The bonds in the present case were issued under a statute which authorized commissioners appointed for the town to borrow money and execute bonds for the town in aid of the railroad company. The act provides that the authority of the commissioners shall only be exercised upon the condition that the assent shall be obtained of a majority of the taxables, and declares that the fact that such majority has been obtained shall be “proved” by the affidavit of one of the assessors of the town. The act makes it the duty of the assessors to make such affidavit when the requisite assents shall have been obtained. If there is any material difference between this act and the one considered in Town of Venice v. Murdock, it is that here the statute declares the fact of the consents having been obtained “proved” by the affidavit, while in the other such effect could only arise by implication,—a difference which it might be supposed would materially fortify the position of the purchasers of the present bonds.

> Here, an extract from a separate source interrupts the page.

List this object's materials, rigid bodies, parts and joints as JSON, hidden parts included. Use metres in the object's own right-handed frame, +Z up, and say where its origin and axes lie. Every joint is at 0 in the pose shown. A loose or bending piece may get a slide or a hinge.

Since these bonds were issued the court of appeals has decided, notwithstanding the declaration of the act that the facts that the requisite assents have been obtained shall be proved by the affidavit, that it is still incumbent on the purchaser to ascertain whether the fact thus proved is true or not. In Town of Venice v. Murdock the supreme court held he was not required to look behind the recital in the bond.
11This court cannot follow the court of appeals without obviously ignoring the plain and conclusive adjudication of the supreme court upon the same question in Town of Venice v. Murdock.
It must, therefore, be determined that the plaintiff is entitled to judgment, although he failed to show that the requisite number of taxables had assented to the issuing of the bonds.